Pick out every line that holds the string "joints" and copy it.

● ● ●

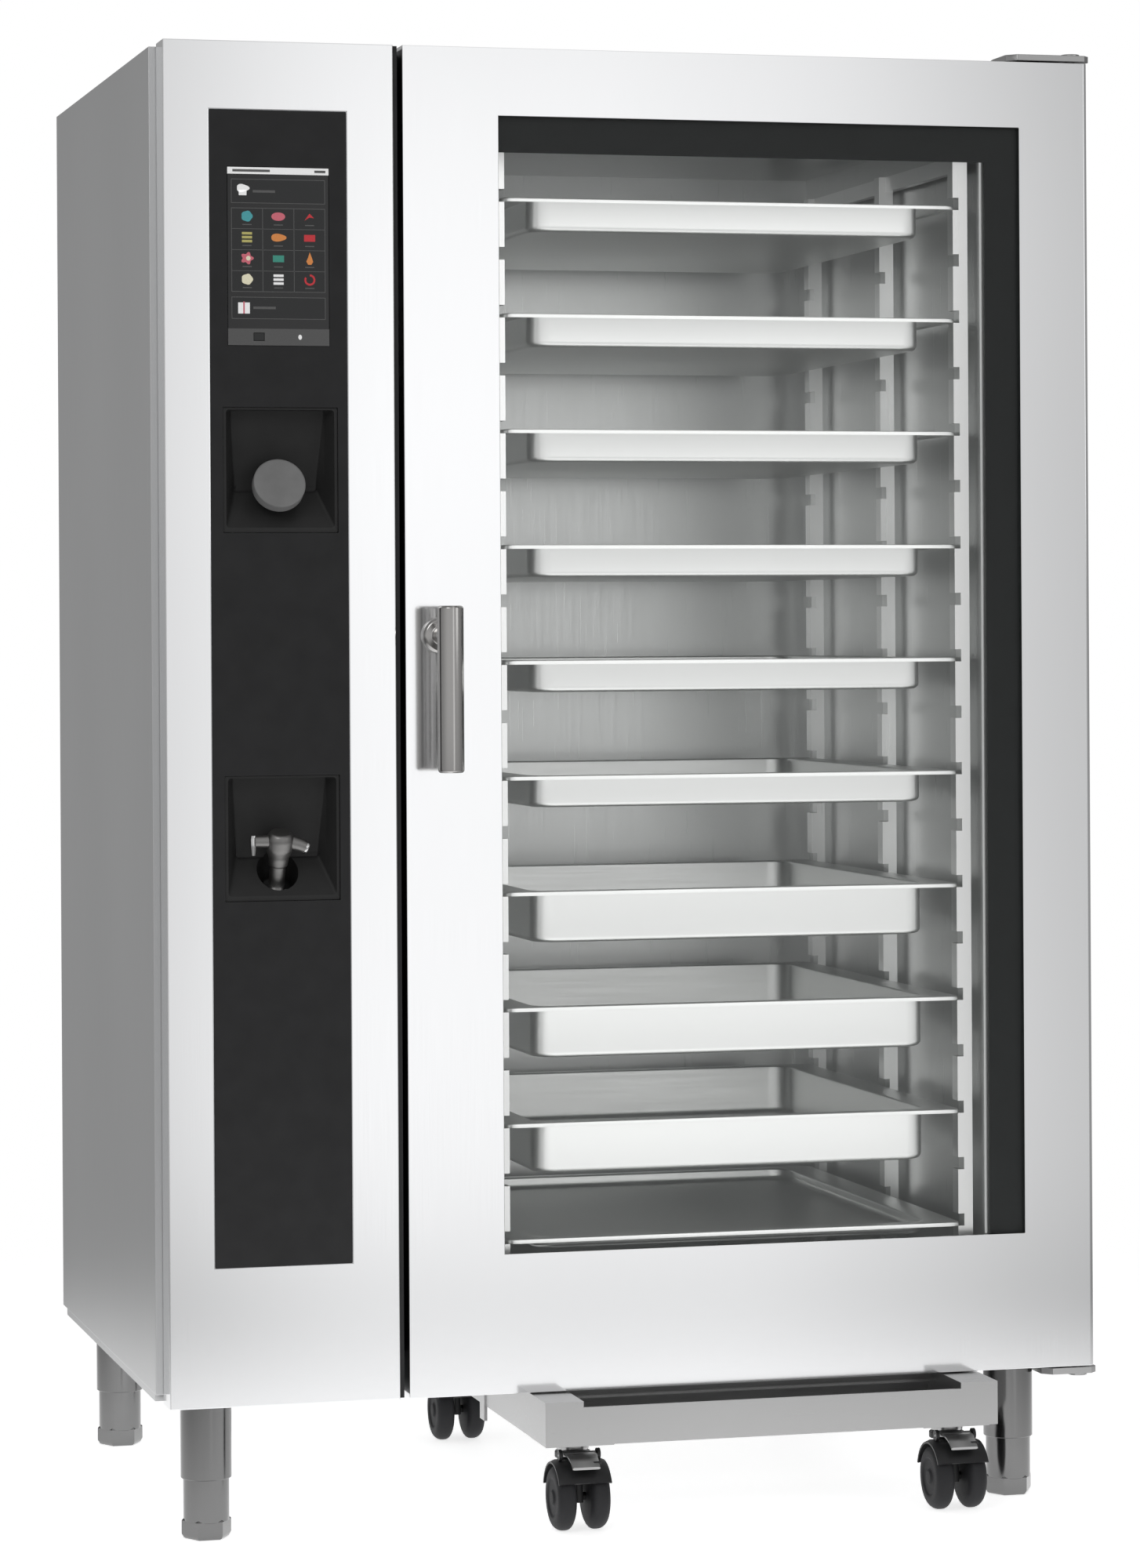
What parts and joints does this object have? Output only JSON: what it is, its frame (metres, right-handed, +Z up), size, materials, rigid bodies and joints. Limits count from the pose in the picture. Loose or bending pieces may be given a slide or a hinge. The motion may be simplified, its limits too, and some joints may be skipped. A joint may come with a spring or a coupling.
{
  "type": "combi steamer oven",
  "caption": "Free-standing roll-in combi steamer oven: steel cabinet on legs, glazed right-hung door, control column with touch screen, knob and hand shower, docked rack trolley with pans.",
  "frame": {"origin": "centre of the oven's bounding box on the floor", "axes": "+Z up, the door and the control panel face -Y, the control column is on the -X side"},
  "size_m": [1.197, 0.902, 1.823],
  "materials": {
    "brushed_steel": "fine vertical brushing, satin",
    "casing_steel": "satin stainless, mid grey",
    "cavity_steel": "smooth stainless",
    "pan_steel": "bright pressed stainless",
    "trolley_steel": "brushed stainless, horizontal",
    "leg_steel": "turned stainless",
    "chrome": "polished",
    "panel_black": "satin black",
    "castor_black": "moulded nylon",
    "castor_tyre": "soft grey-black tread",
    "knob_grey": "fine texture",
    "screen": "display cover, gloss",
    "glass": "clear",
    "gasket": "silicone",
    "motor_paint": "semi-matt"
  },
  "bodies": {
    "cabinet": {"column_fascia": "brushed_steel", "steam_vent": "brushed_steel", "left_side_panel": "casing_steel", "right_side_panel": "casing_steel", "top_panel": "casing_steel", "rear_panel": "casing_steel", "base_frame": "casing_steel", "heating_element": "casing_steel", "cavity_liner": "cavity_steel", "fan_baffle": "cavity_steel", "steam_boiler": "cavity_steel", "rack_left_side": "cavity_steel", "rack_right_side": "cavity_steel", "pan_1": "pan_steel", "pan_2": "pan_steel", "pan_3": "pan_steel", "pan_4": "pan_steel", "pan_5": "pan_steel", "pan_6": "pan_steel", "pan_7": "pan_steel", "pan_8": "pan_steel", "pan_9": "pan_steel", "pan_10": "pan_steel", "trolley_base": "trolley_steel", "hinge_bracket_top": "trolley_steel", "hinge_bracket_bottom": "trolley_steel", "leg_front_left": "leg_steel", "leg_front_right": "leg_steel", "leg_rear_left": "leg_steel", "leg_rear_right": "leg_steel", "control_panel": "panel_black", "knob_recess": "panel_black", "shower_recess": "panel_black", "column_edge_strip": "panel_black", "touch_screen": "screen", "door_gasket": "gasket", "fan_motor": "motor_paint"},
    "door": {"door_frame": "brushed_steel", "door_outer_glass": "glass", "door_inner_frame": "cavity_steel", "door_inner_glass": "glass"},
    "handle": {"door_handle": "leg_steel"},
    "knob_push": {"encoder_shaft": "chrome"},
    "knob": {"selector_knob": "knob_grey"},
    "shower": {"hand_shower": "chrome"},
    "fan": {"fan_wheel": "cavity_steel"},
    "foot_front_left": {"foot_front_left": "leg_steel"},
    "castor_front_left": {"castor_swivel_front_left": "castor_black"},
    "castor_front_left_wheels": {"castor_wheels_front_left": "castor_tyre"},
    "foot_front_right": {"foot_front_right": "leg_steel"},
    "castor_front_right": {"castor_swivel_front_right": "castor_black"},
    "castor_front_right_wheels": {"castor_wheels_front_right": "castor_tyre"},
    "foot_rear_left": {"foot_rear_left": "leg_steel"},
    "castor_rear_left": {"castor_swivel_rear_left": "castor_black"},
    "castor_rear_left_wheels": {"castor_wheels_rear_left": "castor_tyre"},
    "foot_rear_right": {"foot_rear_right": "leg_steel"},
    "castor_rear_right": {"castor_swivel_rear_right": "castor_black"},
    "castor_rear_right_wheels": {"castor_wheels_rear_right": "castor_tyre"},
    "pedal_front_left": {"brake_pedal_front_left": "trolley_steel"},
    "pedal_front_right": {"brake_pedal_front_right": "trolley_steel"}
  },
  "joints": [
    {"name": "door_hinge", "type": "hinge", "parent": "cabinet", "child": "door", "pos_m": [0.5785, -0.348, 0.986], "axis": [0, 0, 1], "range_deg": [0, 120]},
    {"name": "handle_turn", "type": "hinge", "parent": "door", "child": "handle", "pos_m": [-0.2525, -0.43, 1.091], "axis": [0, 1, 0], "range_deg": [-50, 50]},
    {"name": "knob_press", "type": "slide", "parent": "cabinet", "child": "knob_push", "axis": [0, 0.9205, -0.3907], "range_m": [0, 0.0015], "stiffness_N_per_m": 1500, "springref_m": -0.002},
    {"name": "knob_turn", "type": "hinge", "parent": "knob_push", "child": "knob", "pos_m": [-0.4495, -0.372, 1.277], "axis": [0, -0.9205, 0.3907], "continuous": true},
    {"name": "shower_pull", "type": "slide", "parent": "cabinet", "child": "shower", "axis": [0, -0.4226, 0.9063], "range_m": [0, 0.13]},
    {"name": "fan_spin", "type": "hinge", "parent": "cabinet", "child": "fan", "pos_m": [-0.2395, 0.055, 0.97], "axis": [1, 0, 0], "continuous": true},
    {"name": "foot_front_left_turn", "type": "hinge", "parent": "cabinet", "child": "foot_front_left", "pos_m": [-0.5395, -0.331, 0.02], "axis": [0, 0, 1], "continuous": true},
    {"name": "foot_front_right_turn", "type": "hinge", "parent": "cabinet", "child": "foot_front_right", "pos_m": [0.4905, -0.331, 0.02], "axis": [0, 0, 1], "continuous": true},
    {"name": "foot_rear_left_turn", "type": "hinge", "parent": "cabinet", "child": "foot_rear_left", "pos_m": [-0.5395, 0.333, 0.02], "axis": [0, 0, 1], "continuous": true},
    {"name": "foot_rear_right_turn", "type": "hinge", "parent": "cabinet", "child": "foot_rear_right", "pos_m": [0.4905, 0.333, 0.02], "axis": [0, 0, 1], "continuous": true},
    {"name": "castor_front_left_swivel", "type": "hinge", "parent": "cabinet", "child": "castor_front_left", "pos_m": [-0.0945, -0.385, 0.095], "axis": [0, 0, 1], "continuous": true},
    {"name": "castor_front_left_roll", "type": "hinge", "parent": "castor_front_left", "child": "castor_front_left_wheels", "pos_m": [-0.0945, -0.41, 0.04], "axis": [1, 0, 0], "continuous": true},
    {"name": "castor_front_right_swivel", "type": "hinge", "parent": "cabinet", "child": "castor_front_right", "pos_m": [0.3895, -0.385, 0.095], "axis": [0, 0, 1], "continuous": true},
    {"name": "castor_front_right_roll", "type": "hinge", "parent": "castor_front_right", "child": "castor_front_right_wheels", "pos_m": [0.3895, -0.41, 0.04], "axis": [1, 0, 0], "continuous": true},
    {"name": "castor_rear_left_swivel", "type": "hinge", "parent": "cabinet", "child": "castor_rear_left", "pos_m": [-0.0945, 0.264, 0.095], "axis": [0, 0, 1], "continuous": true},
    {"name": "castor_rear_left_roll", "type": "hinge", "parent": "castor_rear_left", "child": "castor_rear_left_wheels", "pos_m": [-0.0945, 0.239, 0.04], "axis": [1, 0, 0], "continuous": true},
    {"name": "castor_rear_right_swivel", "type": "hinge", "parent": "cabinet", "child": "castor_rear_right", "pos_m": [0.3895, 0.264, 0.095], "axis": [0, 0, 1], "continuous": true},
    {"name": "castor_rear_right_roll", "type": "hinge", "parent": "castor_rear_right", "child": "castor_rear_right_wheels", "pos_m": [0.3895, 0.239, 0.04], "axis": [1, 0, 0], "continuous": true},
    {"name": "pedal_front_left_press", "type": "hinge", "parent": "castor_front_left", "child": "pedal_front_left", "pos_m": [-0.0945, -0.415, 0.092], "axis": [1, 0, 0], "range_deg": [0, 10]},
    {"name": "pedal_front_right_press", "type": "hinge", "parent": "castor_front_right", "child": "pedal_front_right", "pos_m": [0.3895, -0.415, 0.092], "axis": [1, 0, 0], "range_deg": [0, 10]}
  ]
}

● ● ●

Answer to the exercise |
What parts and joints does this object have? Output only JSON: what it is, its frame (metres, right-handed, +Z up), size, materials, rigid bodies and joints. Limits count from the pose in the picture. Loose or bending pieces may be given a slide or a hinge. The motion may be simplified, its limits too, and some joints may be skipped. A joint may come with a spring or a coupling.
  "joints": [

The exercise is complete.